Я не предполагала, что приобщусь к судьбе родителей очень скоро. 18 января арестовали Женю, Владика Мельникова и других незнакомых мне ребят, 7-го февраля ночью меня, а 14 апреля — Тамару.
Об аресте, отправке в тюрьму, долгой процедуре «приёма» заключённого за всех нас рассказал Солженицын в романе «В круге первом». Я не была такой персоной, как дипломат, герой Солженицына, но испытала то же потрясение от того, что мною, как вещью, распоряжались совершенно ко всему безразличные люди.

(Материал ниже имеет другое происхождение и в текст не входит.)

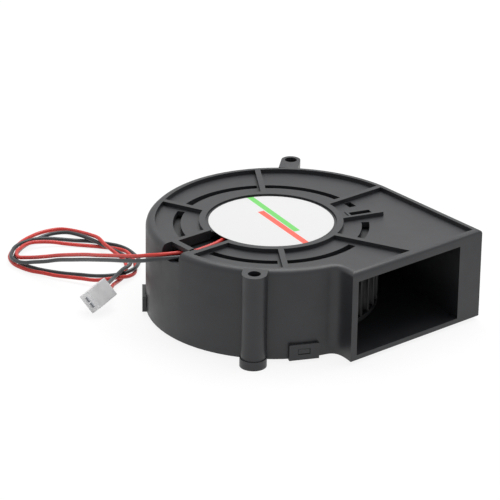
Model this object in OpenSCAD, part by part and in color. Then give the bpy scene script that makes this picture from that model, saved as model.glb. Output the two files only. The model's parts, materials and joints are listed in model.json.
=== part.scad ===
// Radial blower with a 12 V brushless motor: scroll casing, clipped-on inlet cover,
// forward-curved impeller and a two-wire lead with a plug.
// Millimetres. The origin lies on the impeller axis, in the plane that the blower stands on.
// +Z is the label side, +X the way the air leaves, +Y the side of the straight wall.

/* [Casing] */
// Height from the cover's underside to the top of the rim
body_h = 33; // [30:0.1:40]
// Impeller axis to the outlet plane
outlet_reach = 52.45; // [50:0.05:64]
// Gap between the impeller and the scroll where it starts
scroll_gap = 3.9; // [3:0.1:8]
// Growth of the scroll's radius for each degree of turn
scroll_growth = 0.069; // [0.05:0.001:0.09]
// Thickness of the casing's side wall
wall_t = 2; // [1.2:0.1:2.5]
// Thickness of the recessed top plate
plate_t = 2; // [1.2:0.1:2.5]
// Depth of the recess between the rim and the ribs
rim_h = 1.5; // [0.8:0.1:2]
// Width of the flat top of the rim
rim_w = 1.2; // [0.8:0.1:3]
// Rounding of the top edge along the straight wall
edge_r_back = 0.9; // [0.5:0.1:1.5]
// Rounding of the top edge along the side where the wires leave
edge_r_front = 2.2; // [1:0.1:2.8]
// Width of the ribs on the top plate
rib_w = 2; // [1:0.1:3]

/* [Outlet] */
// Impeller axis to the outer corner of the outlet on the tongue's side
outlet_left = 8.4; // [6:0.1:12]
// Wall beside the opening on the tongue's side
outlet_wall = 2.7; // [2:0.1:4]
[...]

Я почувствовала, что в первые часы после ареста с человеком происходит радикальная перемена. Он уже не тот, что был раньше. В одной тюремной песне есть слова:
И по привычке, руки взяв назад,
Свои глаза на землю опускаешь.
Такая привычка не вырабатывается постепенно, она приобретается сразу. Конечно внутренне, духовно, человек может оставаться свободным, возвыситься над унижением и презирать мучителей. Но, во всяком случае, такая высота не для 18-ти лет.
Жизнь во время следствия протекает как бы в двух планах: допросы, постепенное знакомство с делом — и знакомство с тюрьмой. Начну со второго.
Больше года — всё время до суда и два месяца после — я провела, как и большинство моих однодельцев, в одиночной камере Лефортовской тюрьмы. Помещение в одиночку не было мерой наказания. Именно те, кто мало знал по существу дела, сидели одни. В общей камере держали «главных», от которых с помощью стукачей рассчитывали получить дополнительную информацию.
Есть мнение, что в одиночке сидеть лучше, чем в общей камере. Так считал, например, мой отец. Человек с богатым жизненным опытом может, конечно, на досуге обдумывать свою жизнь и решать наболевшие вопросы. Но в молодом возрасте, при недостатке внутренних ресурсов, когда даже вспоминать-то вроде нечего, одиночка — не скажу невыносима, потому что мы все её вынесли, но очень тяжела.